South Korea, one of the largest markets in terms of bitcoin trading volume, has announced a ban on anonymous transactions in digital currency. Starting January 30, traders will be able to invest into the cryptocurrency only if their name on the exchange matches their name on the bank account.
According to the vice-chairman of the Financial Services Commission (FSC), Kim Yong-Beom, the move will help to prevent money laundering and the use of virtual money by criminals and minors younger than 19. Once the measures come into effect, existing bank accounts for trading will no longer be available.
The price of bitcoin has dropped from $11,000 to as low as $10,179 following the announcement by FSC. The cryptocurrency has been highly volatile this month because of the rising concerns over how the government will regulate the high volume of trading. After reaching almost $20,000 in December, bitcoin dropped below $10,000 last week on worries over the possible ban on cryptocurrency trading in South Korea. On Tuesday, it recovered from its low to hit over $10,900 per coin.

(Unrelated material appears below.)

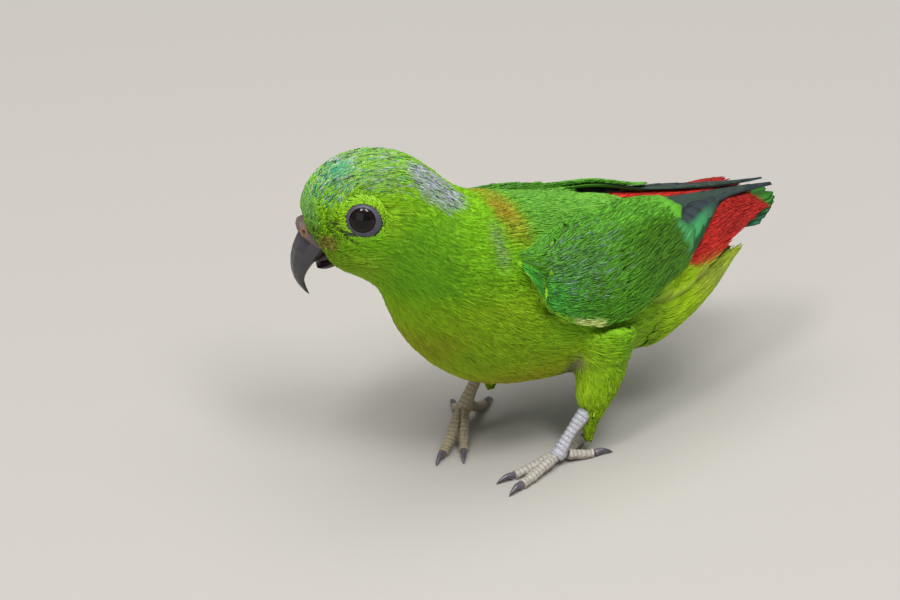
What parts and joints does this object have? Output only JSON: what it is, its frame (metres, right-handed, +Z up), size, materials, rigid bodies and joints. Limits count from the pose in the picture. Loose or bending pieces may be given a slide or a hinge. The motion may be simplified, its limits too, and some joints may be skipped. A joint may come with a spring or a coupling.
{
  "type": "blue-crowned hanging parrot",
  "caption": "Small green parrot standing and leaning forward, head turned aside, wings folded over a red rump, short tail, hooked dark bill.",
  "frame": {"origin": "centre of the bounding box on the floor, under the belly", "axes": "+Z up, the bird faces -X with its left side towards -Y, the tail ends at +X"},
  "size_m": [0.1042, 0.0378, 0.0661],
  "materials": {
    "head_plumage": "soft satin plumage, yellow-green with a bluish forehead and a lavender-grey hind crown",
    "neck_plumage": "soft satin plumage, yellow-green with a gold tinge at the mantle",
    "body_plumage": "soft satin plumage, yellow-green, more olive on the belly",
    "vent_plumage": "soft satin plumage, bright yellow-green",
    "thigh_plumage": "downy plumage, olive green",
    "wing_feathers": "closed flight feathers, deep green with a bluish sheen and dark tips",
    "red_feathers": "closed long feathers, scarlet",
    "tail_feathers": "closed tail feathers, green, bluish below",
    "eye": "wet gloss, near black",
    "eyelid": "bare wrinkled skin, grey, matte",
    "cere": "bare skin, grey-brown with an orange tinge",
    "bill": "horn, charcoal, semi-gloss",
    "lower_bill": "horn, dark brown-grey, semi-gloss",
    "leg_scales": "scaled skin, pale grey",
    "toe_scales": "scaled skin, pale grey-brown",
    "claw": "horn, dark grey, semi-gloss"
  },
  "bodies": {
    "root": {"head": "head_plumage", "neck": "neck_plumage", "torso": "body_plumage", "rump": "red_feathers", "vent": "vent_plumage", "eye_left": "eye", "lid_left": "eyelid", "eye_right": "eye", "lid_right": "eyelid", "cere": "cere", "upper_bill": "bill", "lower_bill": "lower_bill", "thigh_left": "thigh_plumage", "shank_left": "leg_scales", "toe_left_inner": "toe_scales", "claw_left_inner": "claw", "toe_left_outer": "toe_scales", "claw_left_outer": "claw", "toe_left_hind": "toe_scales", "claw_left_hind": "claw", "toe_left_back": "toe_scales", "claw_left_back": "claw", "thigh_right": "thigh_plumage", "shank_right": "leg_scales", "toe_right_inner": "toe_scales", "claw_right_inner": "claw", "toe_right_outer": "toe_scales", "claw_right_outer": "claw", "toe_right_hind": "toe_scales", "claw_right_hind": "claw", "toe_right_back": "toe_scales", "claw_right_back": "claw", "wing_left": "wing_feathers", "wing_right": "wing_feathers", "tail_feathers": "tail_feathers", "rump_feathers": "red_feathers", "vent_feathers": "vent_plumage"}
  },
  "joints": []
}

According to South Korea’s authorities, a ban on trading the virtual currency on exchanges is still under consideration, and is not a final measure. “The government is still discussing whether an outright ban is needed or not, internally,” a government official told Reuters after Tuesday’s briefing.
The move follows multiple warnings by regulators in South Korea that they would crack down on speculative cryptocurrency trading. The lack of regulation has long been a major concern for local authorities who are seeking to eliminate the risks of tax evasion, money laundering, and other criminal activities involving the use of digital currencies.

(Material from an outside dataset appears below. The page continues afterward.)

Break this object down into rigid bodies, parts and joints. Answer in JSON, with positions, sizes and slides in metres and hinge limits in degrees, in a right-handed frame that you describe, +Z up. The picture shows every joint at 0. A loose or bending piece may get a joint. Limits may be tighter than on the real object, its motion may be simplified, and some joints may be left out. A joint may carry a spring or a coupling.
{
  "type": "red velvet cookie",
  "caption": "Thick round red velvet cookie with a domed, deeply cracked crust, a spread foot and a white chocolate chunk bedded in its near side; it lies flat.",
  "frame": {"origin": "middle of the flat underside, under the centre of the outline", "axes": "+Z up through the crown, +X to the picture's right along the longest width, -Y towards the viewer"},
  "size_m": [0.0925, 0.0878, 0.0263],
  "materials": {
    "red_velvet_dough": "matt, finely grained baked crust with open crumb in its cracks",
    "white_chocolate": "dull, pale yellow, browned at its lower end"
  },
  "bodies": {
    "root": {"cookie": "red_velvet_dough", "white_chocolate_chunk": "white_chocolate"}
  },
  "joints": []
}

A few days ago, the government announced its decision to collect corporate and local income tax from local exchanges on their yearly reported earnings as a “measure of tax enforcement”. South Korean trading platform will now be required to pay 24.2% of their local and corporate income tax. Furthermore, the financial authorities have recently claimed they will impose fines for traders who refuse to convert their virtual accounts into real-name ones.
Earlier this month, it was reported that some employees of the South Korean Financial Supervisory Service (FSS) were involved in cryptocurrency insider trading activity. According to reports, he bought 13 million won in cryptocurrency in July and managed to sell them for around 20 million won, gaining nearly 7 million won as a profit. The organization has already started investigating the case of illegal trading and promised to make all findings publicly available.